The US permitting process can also be a barrier to reducing costs. The Cape Wind permits were obtained well before financing and required the project to use 2002 technology. Reopening the permits would have been an 18-month process at least and would have reopened the project to more legal challenges.
The shortage of US vendors, ships and equity means all such parties can charge premiums. A turbine vendor will not do cost-plus for turbines. It will insist on value pricing.
Regulatory risk and uncertainty around subsidies in the United States add costs. Tax credits for wind projects expire and are renewed in one- and two-year intervals. It is hard to accomplish something novel and complex in the face of an uncertain subsidy regime. Even if the subsidy were certain, the uncertainty around the ability to raise tax equity significantly erodes the pricing the project will find on offer from potential equity investors, since such investors assign less value to the investment.

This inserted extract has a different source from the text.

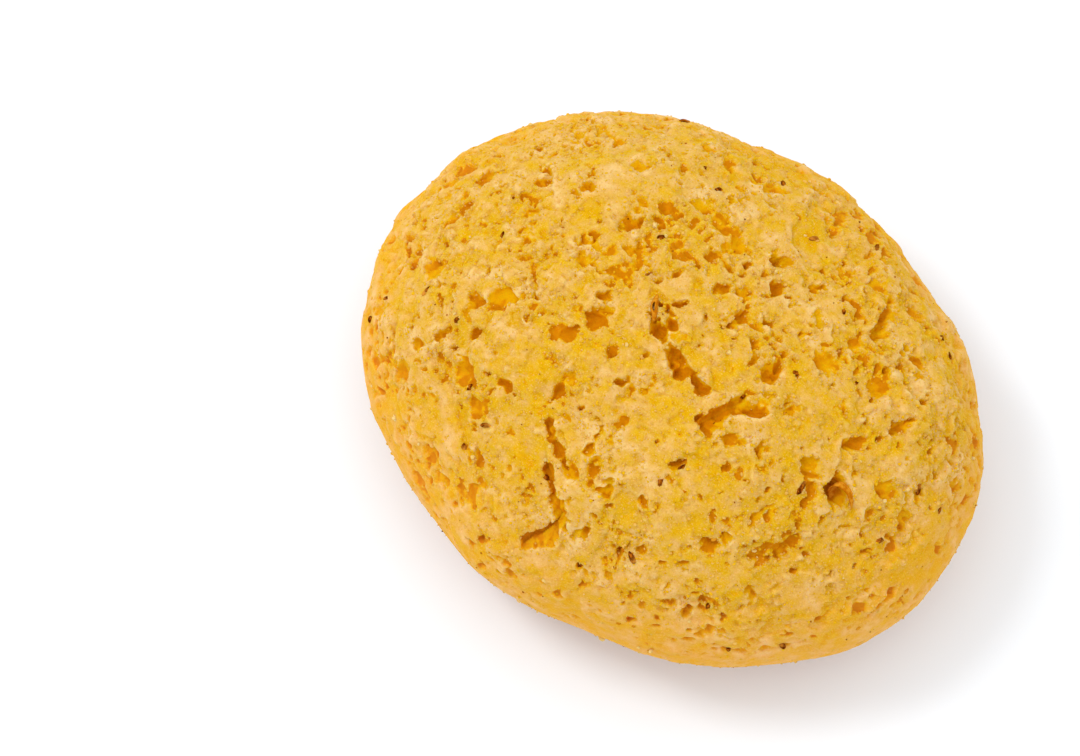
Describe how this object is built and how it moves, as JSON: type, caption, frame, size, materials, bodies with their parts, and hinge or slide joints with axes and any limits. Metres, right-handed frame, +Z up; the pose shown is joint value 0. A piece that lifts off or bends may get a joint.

Finding the development staff with the right experience can be a challenge. The multi-contract construction structure is not a skill set that onshore wind companies have. It would be a good idea to hire an experienced offshore construction team early in the process. It will have to be found in Europe or in offshore construction in the Gulf of Mexico. One potential bright spot is that equipment vendors and vessel companies may reach saturation or face a slowdown in Europe and start looking to the US for growth.
It is best to use the largest turbines and put them as high up and far out as possible to spread the higher cost per foundation and labor in the water on land over a larger output. Cape Wind has a 38% capacity factor in Nantucket Sound versus 48% for Block Island in the unobstructed ocean.